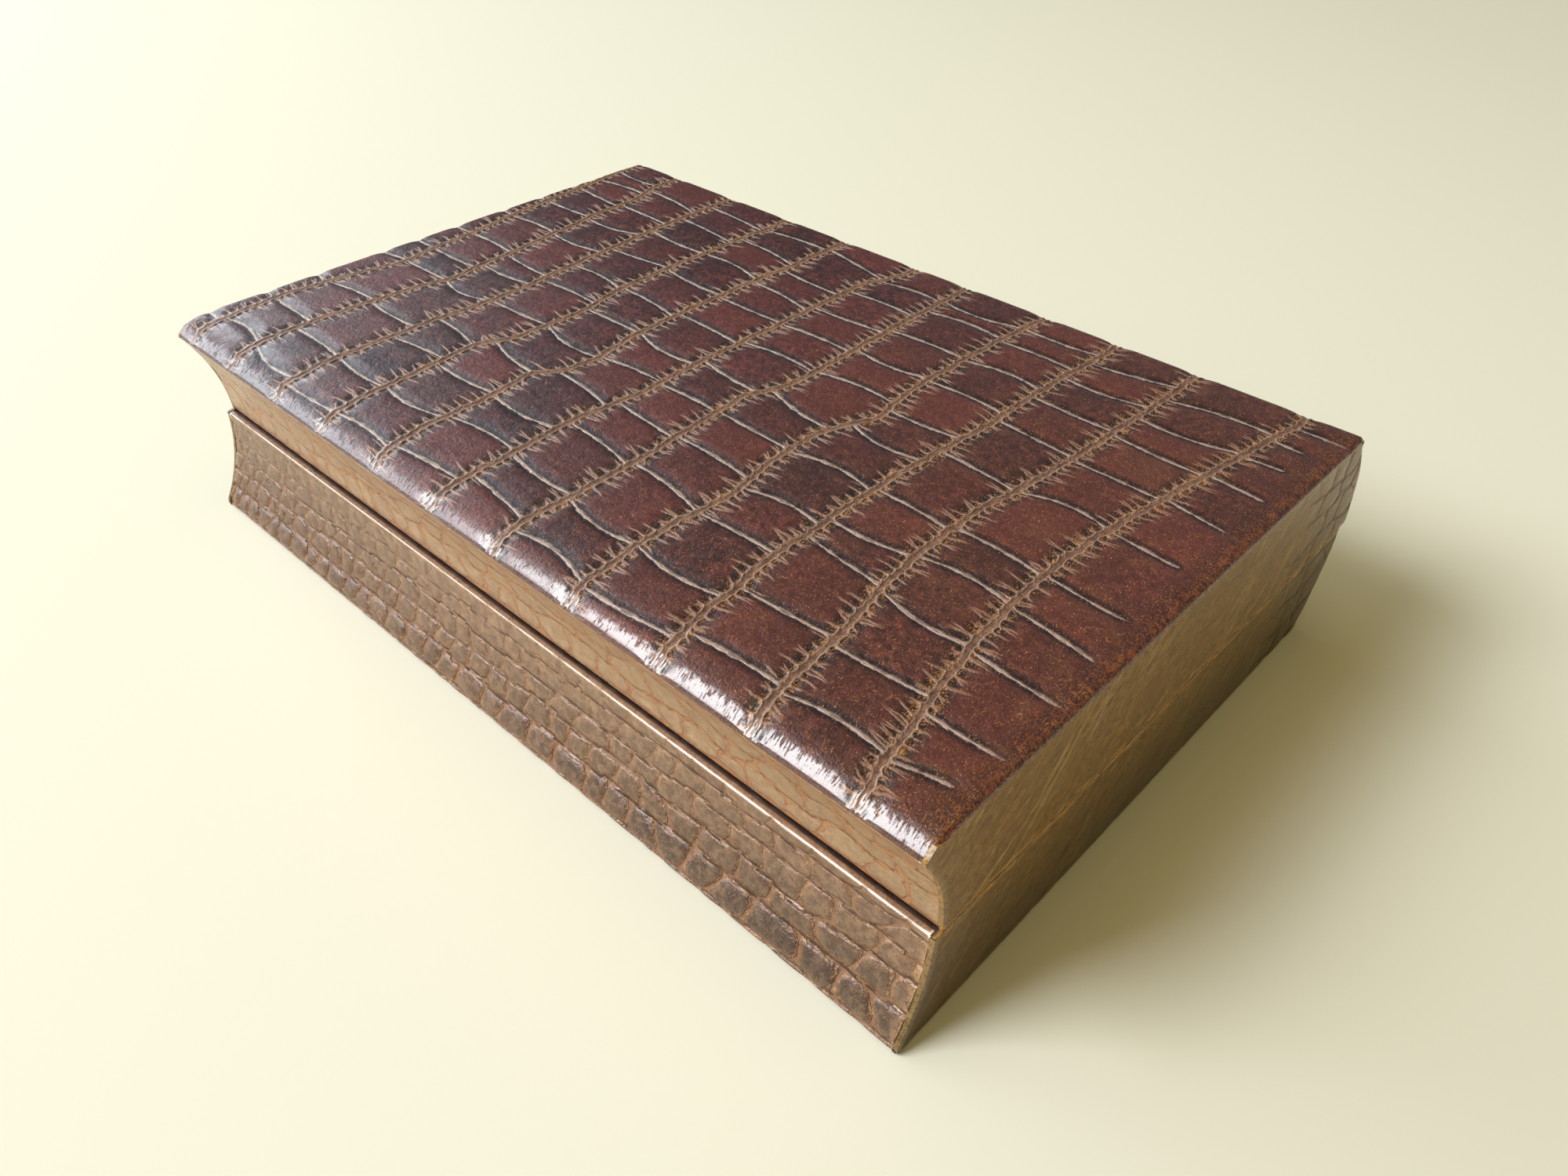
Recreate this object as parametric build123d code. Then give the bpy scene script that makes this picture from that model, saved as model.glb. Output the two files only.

————————

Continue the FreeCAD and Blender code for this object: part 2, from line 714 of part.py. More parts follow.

————————

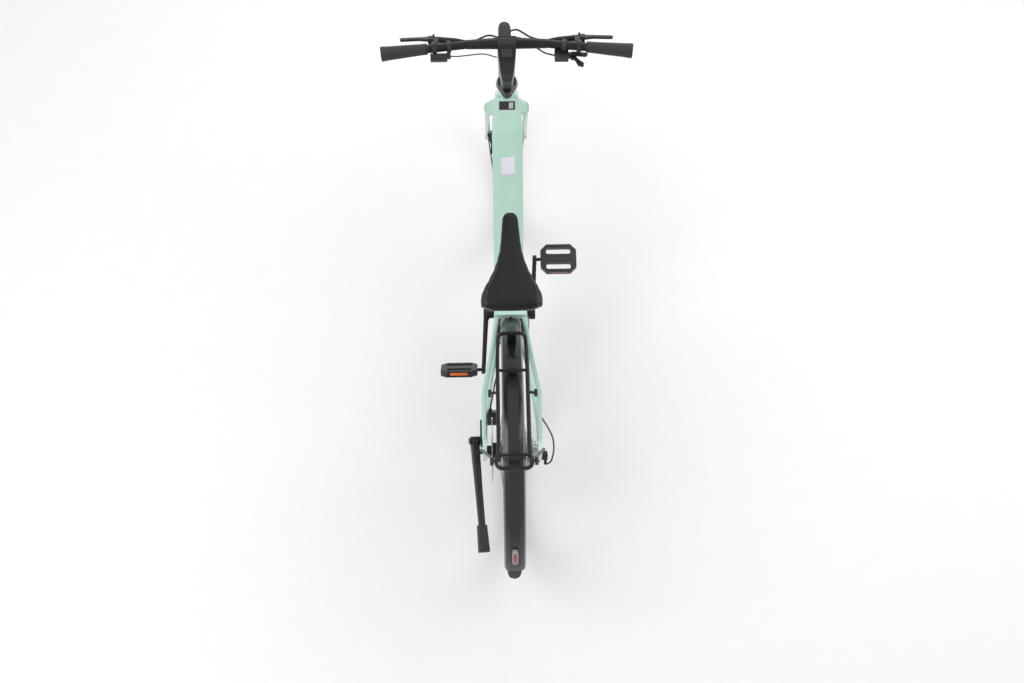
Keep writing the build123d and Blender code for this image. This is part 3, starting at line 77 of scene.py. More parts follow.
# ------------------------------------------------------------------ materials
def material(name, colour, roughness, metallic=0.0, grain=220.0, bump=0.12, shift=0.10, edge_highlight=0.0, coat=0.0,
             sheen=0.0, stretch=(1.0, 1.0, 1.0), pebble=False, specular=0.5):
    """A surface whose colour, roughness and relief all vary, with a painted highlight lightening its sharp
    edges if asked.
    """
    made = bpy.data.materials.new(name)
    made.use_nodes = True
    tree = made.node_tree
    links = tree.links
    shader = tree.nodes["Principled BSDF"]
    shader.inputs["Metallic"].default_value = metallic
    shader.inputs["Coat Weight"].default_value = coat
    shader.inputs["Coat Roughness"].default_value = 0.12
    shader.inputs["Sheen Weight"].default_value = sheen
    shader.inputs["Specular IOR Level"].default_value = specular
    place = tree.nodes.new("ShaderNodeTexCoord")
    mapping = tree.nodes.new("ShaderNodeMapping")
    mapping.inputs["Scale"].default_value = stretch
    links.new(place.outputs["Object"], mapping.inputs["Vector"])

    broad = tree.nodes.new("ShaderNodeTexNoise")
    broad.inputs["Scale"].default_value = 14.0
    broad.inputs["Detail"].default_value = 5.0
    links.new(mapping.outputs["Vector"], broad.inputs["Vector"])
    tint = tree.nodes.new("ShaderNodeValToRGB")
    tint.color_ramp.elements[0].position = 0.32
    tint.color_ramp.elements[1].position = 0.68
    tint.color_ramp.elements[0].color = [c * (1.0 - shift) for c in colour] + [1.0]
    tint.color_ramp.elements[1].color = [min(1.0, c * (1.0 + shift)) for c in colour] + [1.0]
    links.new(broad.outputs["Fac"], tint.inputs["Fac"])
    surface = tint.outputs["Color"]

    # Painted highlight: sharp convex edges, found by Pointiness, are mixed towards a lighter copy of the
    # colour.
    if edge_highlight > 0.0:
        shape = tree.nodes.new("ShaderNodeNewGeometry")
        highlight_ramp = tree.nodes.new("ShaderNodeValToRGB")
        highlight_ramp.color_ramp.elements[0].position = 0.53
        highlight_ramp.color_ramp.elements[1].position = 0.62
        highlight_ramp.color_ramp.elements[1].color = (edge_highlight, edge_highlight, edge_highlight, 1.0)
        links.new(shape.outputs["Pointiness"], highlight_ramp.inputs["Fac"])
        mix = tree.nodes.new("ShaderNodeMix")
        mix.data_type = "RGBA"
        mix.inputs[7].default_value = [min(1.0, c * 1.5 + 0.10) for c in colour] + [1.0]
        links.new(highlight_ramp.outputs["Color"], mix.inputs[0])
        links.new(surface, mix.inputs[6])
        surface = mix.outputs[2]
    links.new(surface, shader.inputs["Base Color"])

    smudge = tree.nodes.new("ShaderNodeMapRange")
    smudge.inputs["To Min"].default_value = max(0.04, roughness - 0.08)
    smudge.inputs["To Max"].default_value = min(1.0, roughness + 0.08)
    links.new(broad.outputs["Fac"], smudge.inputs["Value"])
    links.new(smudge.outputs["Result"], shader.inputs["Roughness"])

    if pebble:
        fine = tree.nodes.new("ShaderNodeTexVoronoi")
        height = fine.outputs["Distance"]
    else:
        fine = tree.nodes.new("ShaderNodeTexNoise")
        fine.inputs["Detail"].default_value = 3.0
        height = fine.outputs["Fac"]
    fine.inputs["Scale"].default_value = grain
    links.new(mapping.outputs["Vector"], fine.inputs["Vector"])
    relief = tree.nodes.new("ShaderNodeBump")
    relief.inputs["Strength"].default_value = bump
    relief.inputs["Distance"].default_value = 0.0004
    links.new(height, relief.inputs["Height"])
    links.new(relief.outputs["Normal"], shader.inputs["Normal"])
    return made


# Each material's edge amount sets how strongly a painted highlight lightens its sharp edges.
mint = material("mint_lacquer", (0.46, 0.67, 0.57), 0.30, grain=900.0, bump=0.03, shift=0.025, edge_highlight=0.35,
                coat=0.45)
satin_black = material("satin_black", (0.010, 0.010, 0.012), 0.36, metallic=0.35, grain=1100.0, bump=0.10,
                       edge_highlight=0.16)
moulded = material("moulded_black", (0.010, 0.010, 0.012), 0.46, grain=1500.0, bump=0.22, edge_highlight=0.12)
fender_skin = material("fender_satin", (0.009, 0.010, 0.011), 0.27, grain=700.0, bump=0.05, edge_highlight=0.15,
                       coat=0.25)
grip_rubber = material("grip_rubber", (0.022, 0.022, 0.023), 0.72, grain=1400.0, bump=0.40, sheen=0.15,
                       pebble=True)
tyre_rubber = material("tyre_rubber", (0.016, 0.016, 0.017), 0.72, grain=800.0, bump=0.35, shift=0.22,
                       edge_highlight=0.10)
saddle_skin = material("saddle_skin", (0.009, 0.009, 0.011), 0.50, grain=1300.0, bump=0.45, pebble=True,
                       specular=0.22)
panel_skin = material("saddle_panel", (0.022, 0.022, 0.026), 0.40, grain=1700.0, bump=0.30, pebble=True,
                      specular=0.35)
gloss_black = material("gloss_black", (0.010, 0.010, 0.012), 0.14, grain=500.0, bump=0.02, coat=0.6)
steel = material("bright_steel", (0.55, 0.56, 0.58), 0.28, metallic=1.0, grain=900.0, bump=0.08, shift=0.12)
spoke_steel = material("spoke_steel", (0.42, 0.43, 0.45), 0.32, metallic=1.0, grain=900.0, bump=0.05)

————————

Above are several records. Count the lines among them that contain "parts" and give only the total.

2